On December 9, 1987, he was signed as a free agent by the Buffalo Bills. He was declared inactive for the last 3 games of the season. He was released off the injured reserve list on September 19, 1988.

On November 4, 1988, he signed with the Detroit Lions after running back Carl Painter was placed on the injured reserve list. He was declared inactive in one game, before being released on November 10.

In March 1989, he was signed as a free agent by the Saskatchewan Roughriders of the Canadian Football League. He was a backup running back, while contributing to the team winning the Grey Cup. He was released before the start of the season on July 13, 1990.

==Personal life==
In 1990, he was hired by the Saskatchewan Roughriders to be a college scout. In 1991, he was originally hired by Bill Belichick to be a college scout for the Cleveland Browns. In 1996, he moved along with the team to Baltimore, to be a scout during the Baltimore Ravens inaugural 1996 season. In 1998, he was hired by the New York Jets as the southeast region scout.

In 2000, he was hired by the New England Patriots as a national scout. In 2001, he was promoted to assistant director of college scouting. In 2005, he was hired as a national scout by the Baltimore Ravens. In 2006, he received the Fritz Pollard Alliance Scouting Award, given to the top African-American scout in each conference.

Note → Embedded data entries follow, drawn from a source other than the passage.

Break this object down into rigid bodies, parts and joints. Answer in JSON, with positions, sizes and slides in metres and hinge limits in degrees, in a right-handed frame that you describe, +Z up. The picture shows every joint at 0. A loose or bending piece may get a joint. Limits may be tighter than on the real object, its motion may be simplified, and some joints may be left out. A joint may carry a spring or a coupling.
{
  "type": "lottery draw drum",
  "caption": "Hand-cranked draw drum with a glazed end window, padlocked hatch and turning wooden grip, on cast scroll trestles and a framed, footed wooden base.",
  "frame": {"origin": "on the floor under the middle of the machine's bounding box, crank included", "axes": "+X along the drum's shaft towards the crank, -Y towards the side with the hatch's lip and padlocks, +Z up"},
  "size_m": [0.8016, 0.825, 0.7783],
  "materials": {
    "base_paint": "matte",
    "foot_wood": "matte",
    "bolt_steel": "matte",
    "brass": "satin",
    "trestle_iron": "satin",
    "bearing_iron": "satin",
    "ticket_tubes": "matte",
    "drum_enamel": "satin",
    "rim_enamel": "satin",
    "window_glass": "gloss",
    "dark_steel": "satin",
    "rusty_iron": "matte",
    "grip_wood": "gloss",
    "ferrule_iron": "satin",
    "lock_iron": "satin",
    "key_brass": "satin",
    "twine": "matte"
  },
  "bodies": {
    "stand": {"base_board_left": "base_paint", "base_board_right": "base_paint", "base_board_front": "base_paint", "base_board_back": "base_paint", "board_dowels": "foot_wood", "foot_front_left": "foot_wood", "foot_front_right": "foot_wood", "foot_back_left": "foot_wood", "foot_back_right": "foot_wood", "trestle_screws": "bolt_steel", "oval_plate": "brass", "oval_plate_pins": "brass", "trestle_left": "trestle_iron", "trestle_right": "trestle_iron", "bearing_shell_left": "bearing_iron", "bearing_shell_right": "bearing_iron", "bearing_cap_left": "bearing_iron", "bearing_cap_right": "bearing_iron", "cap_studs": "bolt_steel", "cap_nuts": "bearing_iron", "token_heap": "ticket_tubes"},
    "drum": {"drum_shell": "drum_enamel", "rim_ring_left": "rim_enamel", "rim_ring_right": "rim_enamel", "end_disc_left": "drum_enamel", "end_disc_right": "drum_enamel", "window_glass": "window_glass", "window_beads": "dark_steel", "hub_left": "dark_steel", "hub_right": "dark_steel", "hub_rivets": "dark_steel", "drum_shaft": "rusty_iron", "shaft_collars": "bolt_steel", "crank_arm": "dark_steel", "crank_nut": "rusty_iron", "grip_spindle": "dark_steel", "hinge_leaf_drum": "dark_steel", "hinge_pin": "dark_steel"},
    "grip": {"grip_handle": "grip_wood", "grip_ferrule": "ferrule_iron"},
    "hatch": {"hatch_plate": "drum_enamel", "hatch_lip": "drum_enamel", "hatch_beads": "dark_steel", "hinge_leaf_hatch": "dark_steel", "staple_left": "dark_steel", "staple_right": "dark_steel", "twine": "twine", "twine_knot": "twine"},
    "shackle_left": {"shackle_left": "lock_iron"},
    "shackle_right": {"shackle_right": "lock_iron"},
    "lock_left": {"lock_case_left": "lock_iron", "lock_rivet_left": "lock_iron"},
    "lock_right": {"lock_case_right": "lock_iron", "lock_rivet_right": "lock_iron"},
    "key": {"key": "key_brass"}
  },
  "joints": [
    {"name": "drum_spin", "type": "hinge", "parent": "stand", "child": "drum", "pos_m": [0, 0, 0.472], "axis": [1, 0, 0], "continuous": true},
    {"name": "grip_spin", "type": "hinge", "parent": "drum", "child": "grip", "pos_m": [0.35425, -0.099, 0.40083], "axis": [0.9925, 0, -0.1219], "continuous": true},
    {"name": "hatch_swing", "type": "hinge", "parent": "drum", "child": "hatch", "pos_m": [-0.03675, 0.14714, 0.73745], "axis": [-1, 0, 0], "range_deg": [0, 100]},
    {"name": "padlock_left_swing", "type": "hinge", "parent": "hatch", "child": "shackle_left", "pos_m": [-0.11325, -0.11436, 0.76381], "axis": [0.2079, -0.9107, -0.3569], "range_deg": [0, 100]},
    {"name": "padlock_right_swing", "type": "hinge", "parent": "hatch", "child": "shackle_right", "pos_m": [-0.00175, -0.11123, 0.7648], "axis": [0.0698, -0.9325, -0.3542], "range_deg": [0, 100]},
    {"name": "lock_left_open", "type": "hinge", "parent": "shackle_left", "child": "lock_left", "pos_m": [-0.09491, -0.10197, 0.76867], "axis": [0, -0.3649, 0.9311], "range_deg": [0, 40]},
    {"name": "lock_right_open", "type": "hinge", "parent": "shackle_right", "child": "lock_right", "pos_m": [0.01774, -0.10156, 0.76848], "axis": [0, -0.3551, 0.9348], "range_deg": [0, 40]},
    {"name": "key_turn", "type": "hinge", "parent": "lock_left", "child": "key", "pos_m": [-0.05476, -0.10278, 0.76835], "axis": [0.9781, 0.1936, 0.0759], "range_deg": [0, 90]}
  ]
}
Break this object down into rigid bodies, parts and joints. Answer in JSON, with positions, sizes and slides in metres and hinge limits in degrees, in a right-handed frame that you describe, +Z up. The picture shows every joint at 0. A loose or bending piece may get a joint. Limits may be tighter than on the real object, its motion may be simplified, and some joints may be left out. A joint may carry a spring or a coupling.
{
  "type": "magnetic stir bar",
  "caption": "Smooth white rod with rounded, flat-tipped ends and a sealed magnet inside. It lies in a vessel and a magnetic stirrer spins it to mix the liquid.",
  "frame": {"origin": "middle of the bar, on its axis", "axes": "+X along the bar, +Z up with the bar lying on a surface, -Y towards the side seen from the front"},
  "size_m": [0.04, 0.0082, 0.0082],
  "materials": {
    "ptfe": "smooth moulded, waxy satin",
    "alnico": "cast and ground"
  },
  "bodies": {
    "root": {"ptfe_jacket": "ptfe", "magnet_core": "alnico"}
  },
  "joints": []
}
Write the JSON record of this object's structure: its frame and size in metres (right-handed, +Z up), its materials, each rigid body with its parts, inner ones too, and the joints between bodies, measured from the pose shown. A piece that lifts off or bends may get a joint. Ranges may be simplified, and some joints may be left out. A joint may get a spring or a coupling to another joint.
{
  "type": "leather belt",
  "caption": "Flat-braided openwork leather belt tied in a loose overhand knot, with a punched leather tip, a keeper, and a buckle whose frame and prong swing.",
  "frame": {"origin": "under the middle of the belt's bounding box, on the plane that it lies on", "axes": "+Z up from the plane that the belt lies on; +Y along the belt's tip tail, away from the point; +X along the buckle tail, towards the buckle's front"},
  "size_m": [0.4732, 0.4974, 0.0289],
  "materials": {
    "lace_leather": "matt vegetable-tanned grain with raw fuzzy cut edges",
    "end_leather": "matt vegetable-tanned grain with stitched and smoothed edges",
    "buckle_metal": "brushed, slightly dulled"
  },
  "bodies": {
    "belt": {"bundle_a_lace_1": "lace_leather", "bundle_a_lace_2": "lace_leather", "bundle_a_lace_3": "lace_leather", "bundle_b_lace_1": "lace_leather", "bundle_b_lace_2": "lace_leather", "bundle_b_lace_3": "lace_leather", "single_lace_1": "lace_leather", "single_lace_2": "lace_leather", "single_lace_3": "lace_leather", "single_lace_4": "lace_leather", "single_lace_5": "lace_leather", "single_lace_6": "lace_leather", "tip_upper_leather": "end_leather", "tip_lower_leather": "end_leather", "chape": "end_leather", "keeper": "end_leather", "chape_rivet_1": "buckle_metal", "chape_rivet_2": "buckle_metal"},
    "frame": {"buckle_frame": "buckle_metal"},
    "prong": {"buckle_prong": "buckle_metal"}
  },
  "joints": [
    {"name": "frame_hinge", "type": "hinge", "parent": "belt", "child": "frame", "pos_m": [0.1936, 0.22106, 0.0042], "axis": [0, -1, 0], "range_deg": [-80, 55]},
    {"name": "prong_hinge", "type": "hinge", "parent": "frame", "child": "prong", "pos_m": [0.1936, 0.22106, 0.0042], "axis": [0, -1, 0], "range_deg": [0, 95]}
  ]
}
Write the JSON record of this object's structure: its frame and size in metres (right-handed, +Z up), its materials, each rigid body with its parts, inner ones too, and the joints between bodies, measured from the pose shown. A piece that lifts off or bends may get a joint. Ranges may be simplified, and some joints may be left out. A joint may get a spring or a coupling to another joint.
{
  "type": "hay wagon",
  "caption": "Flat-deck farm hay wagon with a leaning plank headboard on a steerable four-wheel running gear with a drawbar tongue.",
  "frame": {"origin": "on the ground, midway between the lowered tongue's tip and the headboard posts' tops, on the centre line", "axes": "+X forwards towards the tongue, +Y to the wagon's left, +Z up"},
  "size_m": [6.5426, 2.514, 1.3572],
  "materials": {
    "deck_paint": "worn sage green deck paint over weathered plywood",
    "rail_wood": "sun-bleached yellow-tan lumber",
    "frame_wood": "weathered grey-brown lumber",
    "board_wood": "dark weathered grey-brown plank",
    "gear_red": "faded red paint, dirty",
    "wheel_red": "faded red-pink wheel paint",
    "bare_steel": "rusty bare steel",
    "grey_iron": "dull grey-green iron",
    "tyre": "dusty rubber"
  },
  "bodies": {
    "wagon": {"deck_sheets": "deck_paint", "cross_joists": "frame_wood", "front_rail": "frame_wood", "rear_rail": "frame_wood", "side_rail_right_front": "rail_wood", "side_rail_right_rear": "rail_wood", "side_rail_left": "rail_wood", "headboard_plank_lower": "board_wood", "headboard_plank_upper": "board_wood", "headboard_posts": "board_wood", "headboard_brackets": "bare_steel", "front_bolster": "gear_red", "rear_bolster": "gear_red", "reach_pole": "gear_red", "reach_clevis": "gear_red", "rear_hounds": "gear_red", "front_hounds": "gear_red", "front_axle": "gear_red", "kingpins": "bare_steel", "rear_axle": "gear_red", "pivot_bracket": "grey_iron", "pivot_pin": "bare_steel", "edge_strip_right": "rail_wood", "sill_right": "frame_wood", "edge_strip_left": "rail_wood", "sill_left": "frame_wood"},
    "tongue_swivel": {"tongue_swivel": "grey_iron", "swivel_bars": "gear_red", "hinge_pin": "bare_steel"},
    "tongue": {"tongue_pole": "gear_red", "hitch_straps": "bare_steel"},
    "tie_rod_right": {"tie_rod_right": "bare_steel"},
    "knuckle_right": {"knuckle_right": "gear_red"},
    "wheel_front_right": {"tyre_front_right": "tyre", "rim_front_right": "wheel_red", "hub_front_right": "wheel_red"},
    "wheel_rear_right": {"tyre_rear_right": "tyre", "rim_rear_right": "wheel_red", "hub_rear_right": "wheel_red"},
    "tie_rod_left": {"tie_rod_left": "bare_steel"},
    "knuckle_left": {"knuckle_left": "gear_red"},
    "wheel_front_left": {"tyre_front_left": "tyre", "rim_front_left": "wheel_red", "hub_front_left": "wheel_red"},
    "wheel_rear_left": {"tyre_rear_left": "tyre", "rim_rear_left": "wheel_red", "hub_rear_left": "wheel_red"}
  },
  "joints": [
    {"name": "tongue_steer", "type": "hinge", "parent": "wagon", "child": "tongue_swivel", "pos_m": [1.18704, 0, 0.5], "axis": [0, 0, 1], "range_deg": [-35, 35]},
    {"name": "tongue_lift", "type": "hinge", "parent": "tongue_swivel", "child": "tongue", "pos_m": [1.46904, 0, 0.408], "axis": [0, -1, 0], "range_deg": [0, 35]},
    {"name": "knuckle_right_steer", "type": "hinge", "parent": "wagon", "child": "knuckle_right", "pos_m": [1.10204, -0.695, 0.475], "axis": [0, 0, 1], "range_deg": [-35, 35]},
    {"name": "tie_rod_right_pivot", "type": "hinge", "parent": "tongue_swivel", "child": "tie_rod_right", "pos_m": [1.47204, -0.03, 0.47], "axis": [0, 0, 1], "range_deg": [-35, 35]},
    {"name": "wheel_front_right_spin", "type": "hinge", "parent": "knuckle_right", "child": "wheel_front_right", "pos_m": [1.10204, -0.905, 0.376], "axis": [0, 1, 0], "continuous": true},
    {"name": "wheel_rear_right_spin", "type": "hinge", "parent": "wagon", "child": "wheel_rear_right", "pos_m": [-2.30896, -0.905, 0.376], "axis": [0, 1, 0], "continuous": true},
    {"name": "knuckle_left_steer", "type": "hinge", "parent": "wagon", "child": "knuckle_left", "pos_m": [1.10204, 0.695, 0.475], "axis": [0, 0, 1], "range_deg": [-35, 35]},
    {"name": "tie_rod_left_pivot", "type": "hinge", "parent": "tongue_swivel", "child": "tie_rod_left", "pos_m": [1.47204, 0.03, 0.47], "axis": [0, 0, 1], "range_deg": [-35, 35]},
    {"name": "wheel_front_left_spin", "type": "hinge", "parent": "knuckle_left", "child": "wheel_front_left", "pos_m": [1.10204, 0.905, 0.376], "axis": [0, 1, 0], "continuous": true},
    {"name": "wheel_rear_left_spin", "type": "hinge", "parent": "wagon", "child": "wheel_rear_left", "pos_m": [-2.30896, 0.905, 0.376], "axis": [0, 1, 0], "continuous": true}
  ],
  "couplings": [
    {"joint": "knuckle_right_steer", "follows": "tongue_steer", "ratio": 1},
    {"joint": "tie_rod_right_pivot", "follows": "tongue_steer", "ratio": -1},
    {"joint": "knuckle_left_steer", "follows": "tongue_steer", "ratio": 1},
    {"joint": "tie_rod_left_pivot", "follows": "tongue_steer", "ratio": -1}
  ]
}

In 2007, he was hired by the Atlanta Falcons as the assistant director of player personnel, reuniting with general manager Thomas Dimitroff, who was also a part of the Browns and Ravens scouting staffs. In 2011, he was promoted to Associate director of player personnel. In 2013, he was promoted to Director of player personnel. In 2016, he was hired by the Dallas Cowboys as the director of college scouting. In February 2022, he retired from the NFL.

On August 15, 2023, Vital was hired by the Houston Roughnecks.

In 2018, he received a Super Bowl ring from the Redskins for contributing to the team having a 3–0 record during the strike, winning the NFC East Division, reaching the playoffs and eventually winning Super Bowl XXII.